Tuesday, December 27, 2016

Road Trip

Christine invited me to drive her 2003 Acura to Lake Worth over the holidays.  I took a jammed Megabus to Washington, DC the day after Christmas.  She met me at Union Station.



What's a road trip without an impulsive stop?  The Ava Gardner Museum in Smithfield, NC beckoned from I-95.


We spent an hour looking at posters, photographs, costumes, and a brief documentary, much of which can be found elsewhere.  But not the 40 portraits painted by Ben Pfeiffer, a true fanatic.

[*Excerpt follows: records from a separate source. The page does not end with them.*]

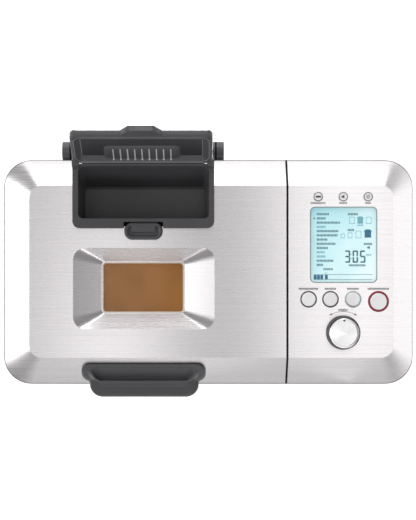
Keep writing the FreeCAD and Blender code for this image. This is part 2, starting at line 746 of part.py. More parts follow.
def make_liner():
    body = new_body("lid_liner")
    x = ("skin + gap - body_width / 2", f"{LID_EDGE} - skin - gap")
    y = inset(BODY_Y, "skin + gap")
    slab(body, x, y, (282, 286), "corner_radius - 2")
    slab(body, inset(GLASS_X, -14), inset(GLASS_Y, -6), (286, 296), 8)
    web_x = (-134.2, 3.4)
    slab(body, web_x, ("body_depth / 2 - 4", "hinge_y"), (282, 287.5), 1)
    barrel = circles(sketch_on(body, "YZ", web_x[0]), "barrel_radius", [("hinge_y", "hinge_z")])
    pad(body, barrel, web_x[1] - web_x[0])
    hollow(body, GLASS_X, GLASS_Y, (280, 300), 4)
    hollow(body, inset(GLASS_X, -6), inset(GLASS_Y, -3), (292, 297), 5)
    hollow(body, ("box_left + 3.4", "box_right - 3.4"), (43, 107.2), (280, 300), 5)
    hole = circles(sketch_on(body, "YZ", 10), "pin_radius + 0.1", [("hinge_y", "hinge_z")])
    pocket(body, hole, 160)


def make_window():
    outer = new_body("window_outer_glass")
    low = "recess_floor - skin - 4.4"
    slab(outer, inset(GLASS_X, -3), inset(GLASS_Y, -3), (low, "recess_floor - skin - 1.4"), 6)
    gasket = new_body("window_gasket")
    ring = ("recess_floor - skin - 1.3", "recess_floor - skin - 0.1")
    slab(gasket, inset(GLASS_X, -3), inset(GLASS_Y, -3), ring, 6)
    hollow(gasket, inset(GLASS_X, 2), inset(GLASS_Y, 2), ring, 3)
    inner = new_body("window_inner_glass")
    slab(inner, inset(GLASS_X, "gap - 6"), inset(GLASS_Y, "gap - 3"), (292.1, 295.2), 4.8)


def make_lid_seal():
    body = new_body("lid_seal")
    height = ("wrap_top + 0.4", 281.9)
    slab(body, inset(OVEN_X, -3), inset(OVEN_Y, -3), height, "oven_radius + 3")
    hollow(body, inset(OVEN_X, 1), inset(OVEN_Y, 1), height, "oven_radius - 1")


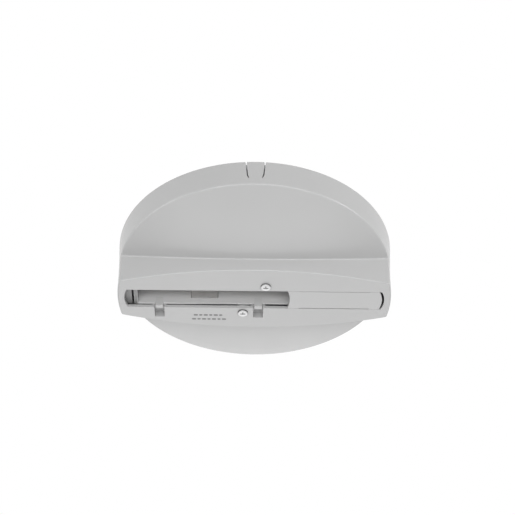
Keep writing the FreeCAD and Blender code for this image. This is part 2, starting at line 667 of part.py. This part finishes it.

I understand the obsession if not the mouse, crawling up her arm.  Was any Hollywood star more beautiful?  Alcoholism cut short her enviable life which included marrying Frank Sinatra and an uninhibited performance in The Night of the Iguana, by far my favorite film adaptation of a Tennessee Williams play.


We had a very late lunch at Perfectly Frank's in Summerville, NC just north of Charleston.



No doubt about what Ava would have ordered.  Find the questionable pun while you're at it.


After dinner in Charleston we walked to the Emanuel African Methodist Episcopal Church where in 2015 a racist murdered nine congregants during bible study.




You can feel the grace.


It was definitely enough sightseeing for one night.